Despite a few struggles in trot, the canter work was very good. I was able to put my leg on and create a forward, round canter even in the ~*~scary corner~*~ where all the jumps are stored. I added in the two cavalletti we worked on in my last lesson, this time upping the ante and alternating between eight strides and eleven strides each time through. Schmoodle was super responsive, not strong after the very flowing eight, and nicely balanced in the very holding eleven. Success!

However, Schmoodle’s coming out tense and spooky two days in a row, after last week being so quiet and relaxed, makes me think I have to integrate more “vacation” days into our regular schooling, as I think he gets sour/bored by too much ring work. Prior to last week, I had spent the last month riding bareback due to an ankle condition that prevented me from riding normally (more in another post.) Schmoodle LOVED this and just generally seemed like a happy horse. He still seems like he’s in a good mood – always very happy to see me and come in to work – but I need to be conscious of mixing in some days where we tool around and have fun, I think.

Or, Schmoodle needs to come to terms with the fact that he basically works five hours a week at things that are pretty easy in the grand scheme of things. Not exactly slave labour, there, buddy.

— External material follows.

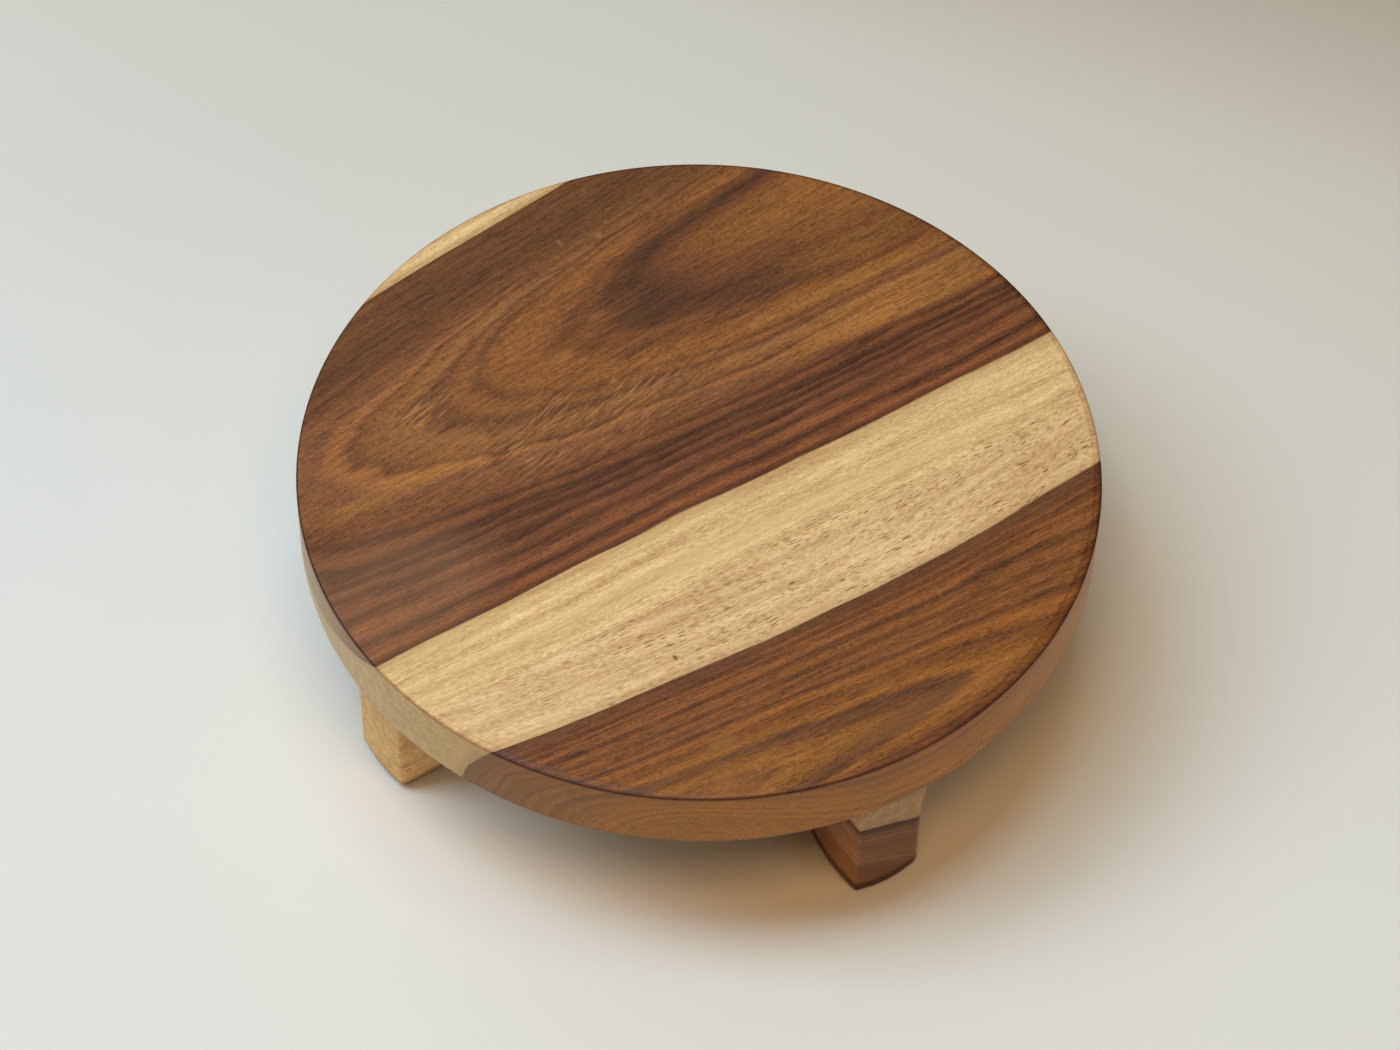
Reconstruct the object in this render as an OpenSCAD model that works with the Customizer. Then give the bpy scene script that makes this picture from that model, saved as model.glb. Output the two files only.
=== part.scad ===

Loafing in the field: a favourite pastime

Loafing in the field: a favourite pastime. Unfortunately, you have a job, Schmoodle.

Homework:

  1. Body control! I need to be very cognizant of what I’m doing with my body, especially as I ride alone most of the time. I have worked hard on my leg and hand position and am pretty happy at the moment, but I find myself influencing too much with my body a lot of the time. I need to keep my posting very quiet, even when Schmoodle gets stuck and looky; and in canter, not use my body to create the forward or sideways that needs to come from my leg. Shoulders like a princess, hips like a harlot, as they apparently say in dressage world.